The funds come from the province's criminal property forfeiture program with half of the $120,000 to be used to outfit a new, dedicated vehicle for the K9 unit in Morden, which also provides its services to neighbouring communities.

The purchase will help to improve response times and increase the likelihood of a successful police operation, Swan said. The K9 unit was first established in Morden in 2010 to help track suspects and locate illegal drugs.

"No community is immune to the effects of crime," Swan said. "It's important to invest in specialized equipment across the province and expand the tools available to law enforcement agencies to uphold the law and keep residents safe."

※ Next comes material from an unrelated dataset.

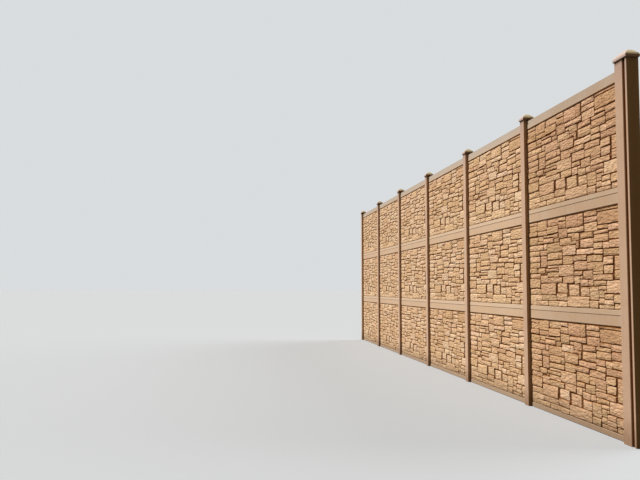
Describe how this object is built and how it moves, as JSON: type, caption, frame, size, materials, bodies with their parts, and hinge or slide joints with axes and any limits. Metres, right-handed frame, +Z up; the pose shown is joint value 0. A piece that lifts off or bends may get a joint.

The Altona Police Service has received more than $44,700 to purchase a new digital fingerprinting system that will provide nearly instant results, Swan said. The previous method of checking fingerprints could take up to 120 days for routine, non-criminal matters. The system can also be accessed by law enforcement agencies in other communities including Winkler and Morden and the rural municipalities of Rhineland and Montcalm.

The Winkler Police Agency will upgrade 10 FleetNet radios to allow the use of an encrypted radio channel with a grant of over $15,000. The new system will improve officer safety and the overall success of police operations when executing search warrants because suspects and other members of the public will be unable to pick up police information on scanners.

Since the Criminal Property Forfeiture Act was put in place in 2010, more than $5 million in assets has been forfeited to the province. More forfeiture proceedings are in process, with more than 200 files being pursued involving vehicles, houses, rural properties and cash.